In the next section, they discuss the model of their macro expander. Their expander takes in a syntax object for a source program, and returns a syntax object of the expanded program. The syntax object it returns must fit the limited shape of the syntax objects that are recognized by the parser. In other words the expander will have to recognize all the forms the parser recognizes. In order to support macros in general, they have extended the source language to include the let-syntax form, which is a simplified version of Scheme's macro-binding forms. Their let-syntax form binds identifiers to macro transformer functions. In order to track lexical information they introduce lexical-content information into syntax objects. They discuss the challenges to tracking lexical information, along with their corresponding solutions. After discussing the tracking of lexical information they claim that their model is able to handle most macros that are available in Scheme. Then they add two additional primitives that reflect the expanded macro API of Racket: lvalue, and lexpand. The first is for accessing arbitrary compile-time bindings. The second is for forcing the expansion of a sub-form. These new primitives are build into the new macro transformer, and are explained in further detail in the paper. Next they define two new expansion-time primitives used to support definition contexts: new-defs, and def-bind. The former creates a new context, and the ladder binds names in a context. These are also then explained in further depth.

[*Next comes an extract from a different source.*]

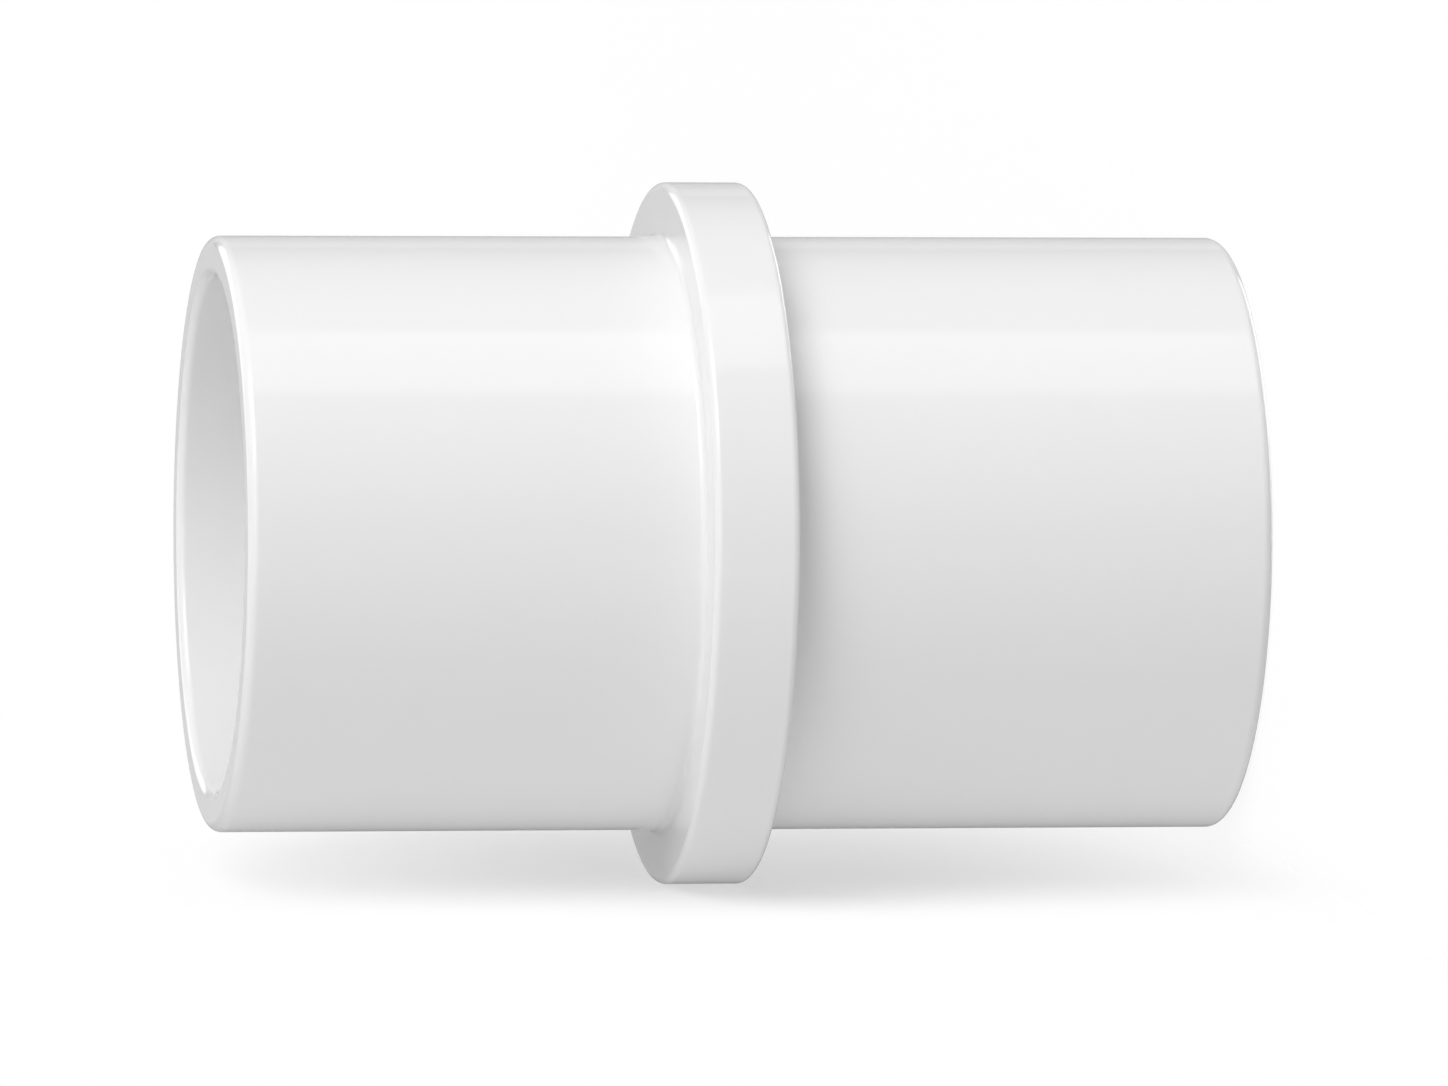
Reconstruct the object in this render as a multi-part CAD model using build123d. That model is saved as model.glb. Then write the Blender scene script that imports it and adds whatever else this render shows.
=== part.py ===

The main contribution put forth by this paper is the formal models of Racket, and how they are used to implement the language. Essentially it seems as though this paper is the argument for switching to Racket from Scheme or Lisp. I feel like I got a basic understanding of how everything works together to create the Racket language. Section two on many of the different features of Racket was fairly clear due to the fact that we had previously discussed many of these features in class. The formal model of Racket was a little more burdensome to try and understand, mainly due to the length of section 3. I did like how the authors broke up the formal model into smaller sections with explanations on each sections. This made it much simpler to follow than flipping back and forth between a large page of semantics and the explanation later on in the paper as has been done in most other papers. Due to time constraints, when I ran into things I didn't understand, I just moved on to the next sentence and took their word for it. For this reason I don't have any specific questions to propose before class tomorrow.